Koush: That’s part of the new frontier in preservation is being a specialist in these tax credits. You have to be like an accountant now, rather than someone who knows so much about fixing the buildings.
With a subject as large as Texas and modernism, I imagine that it was really difficult to tackle this from an editing level. Could you describe some of the key challenges? Things that you had to put aside in order to make this a feasible book?

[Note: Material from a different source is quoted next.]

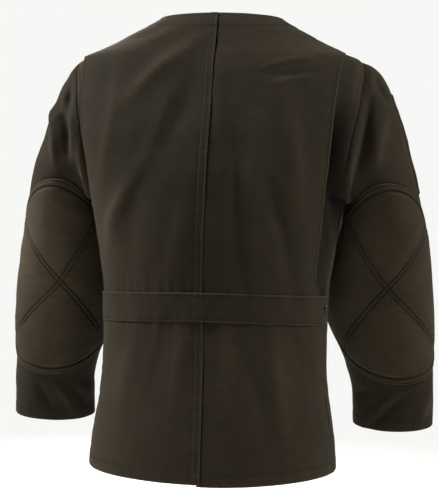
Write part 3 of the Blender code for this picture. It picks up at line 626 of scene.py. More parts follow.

O’Rourke: I felt like I was always trying to elbow Houston aside a little bit, because I didn’t want to just have this super heavy Houston book. I was very conscious of the bias, because Ben lives and works in Houston, and I grew up in Houston. We know it better than any other city. We had more photographs from it. If there were more time and more space, I would want more small towns, I would want more Panhandle. Ben referred to extending the project, which was fabulous, because we now have East Texas represented. At the beginning we didn’t; that was a big hole. Ben went and took all these great photographs, and I was able to open my mind to East Texas a little bit more. It was always about trying to have a balance, working from my own bias very much as a city person, and realising like how little I knew about these small towns. It seems super important on many, many levels, that we try to have more conversation across the state.